R-1 Received After Denominational Discrepancy
Our Canadian client was an expert in faith, and his dedication to his case was a clear reflection of that. As a religious worker, our client first came to our office in early 2006 for an initial consultation regarding an R-1 visa based on a job offer from a local church. Before he came to our office, he had been receiving religious training on a J-1 visa with several religious groups in the United States. Unfortunately, there was a denomination discrepancy between the foreign religious organization our client used to work for and the prospective organization in the United States. After extensive research and a close study of our client's religious background and activities, we were able to successfully establish the affiliation between the two religious entities and thus, successfully secured an R-1 visa for our client.
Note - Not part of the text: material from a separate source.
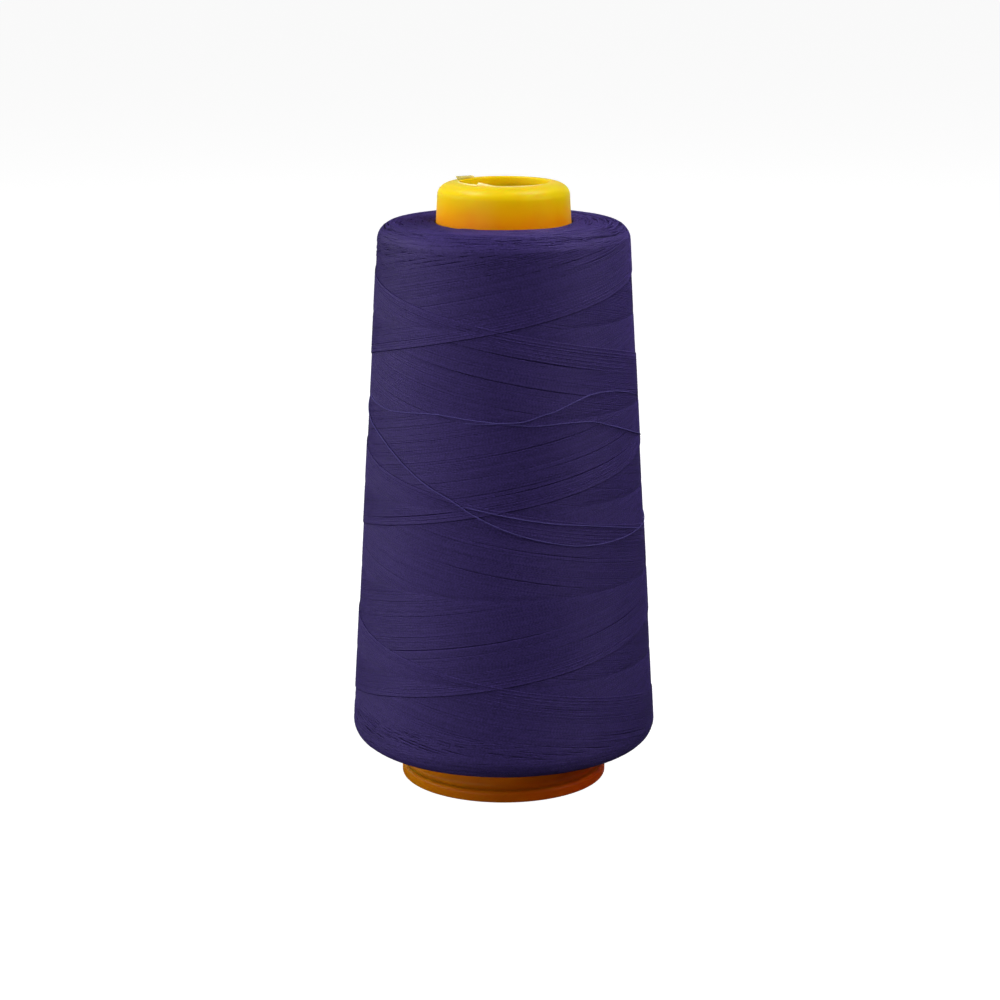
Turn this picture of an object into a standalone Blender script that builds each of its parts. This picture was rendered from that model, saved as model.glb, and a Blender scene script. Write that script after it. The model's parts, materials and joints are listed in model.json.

Two years following his service under the R-1 visa, we filed an I-360 for his immigration visa petition. In August 2008, the religious organization passed the on-site visit and the I-360 was approved two weeks later!
Youth Minister Gets Both R-1 and R-2 Approved in Under Two Weeks
Our Korean client was a Seminary student and was offered a job as a Youth Minister with a Korean Church. We saw an opportunity to file an R visa for him, but the problem was that he had not received his graduation certificate nor had he been ordained yet. In May 2007 we filed the R-1 visa petition for him and R-2 petition for his family. They asked us for additional evidence (RFE) which we responded by October 2007. Throughout the waiting period, we constantly followed up by updating information with our client and checking with USCIS. We were also checking if there would be onsite audit conducted by USCIS, as they often do in this kind of petitions. In July 2008, USCIS conducted an onsite audit, and in less than two weeks, both petitions R-1/R-2 for client and family got approved. Our client was very happy to be approved, having experienced the difficulty in getting an R-1 visa approved, given the reviewing procedures, RFE and audits that USCIS is conducting now for these cases.
I-360 Passed for Long Time Minister
In May 2007 we filed an I-360 (Religious Worker Immigrant Visa) petition, for a very nice Filipino client. He had a long history of service as a missionary and minister, and now he had been appointed to work in USA. Even with all his merits, USCIS requested more evidence that we were able to request and gather from overseas. Finally, in May 2008 the petition was approved and our client was able to continue with his service.
I-129 Petition Passed for Missionary
In April 2007 we filed and I-129 R-1/R-2 (Non-Immigrant Petition in the category of Religious Worker) for a Filipino missionary and minister. Our client's petition was approved in May 2008, with no request for additional evidence.
Family Gets 3 Years of Residential Validity
In February 2007 we filed R-1/R-2 (Religious Worker Visa and visa for his spouse and children) for a family of South Korean Nationals who had been residing in the U.S. for many years under an F student visa status. The case went through site audit, but we had all the supporting documents to back up the petition. We received the approvals today, valid for three years.
MTR Accepted After Tireless Work
R-1 Motion to Reopen (MTR): Client hired a local law firm to file her R-1 extension (Religious Worker Visa) in early 2007 and to do the Request for Evidence (RFE) response. However, USCIS never received the RFE response and the case was denied due to abandonment. After learning about our office, the client hired us. Our attorneys and paralegals worked without stop to timely file a MTR. The motion was granted and our client has been given extra time to facilitate more information on the case.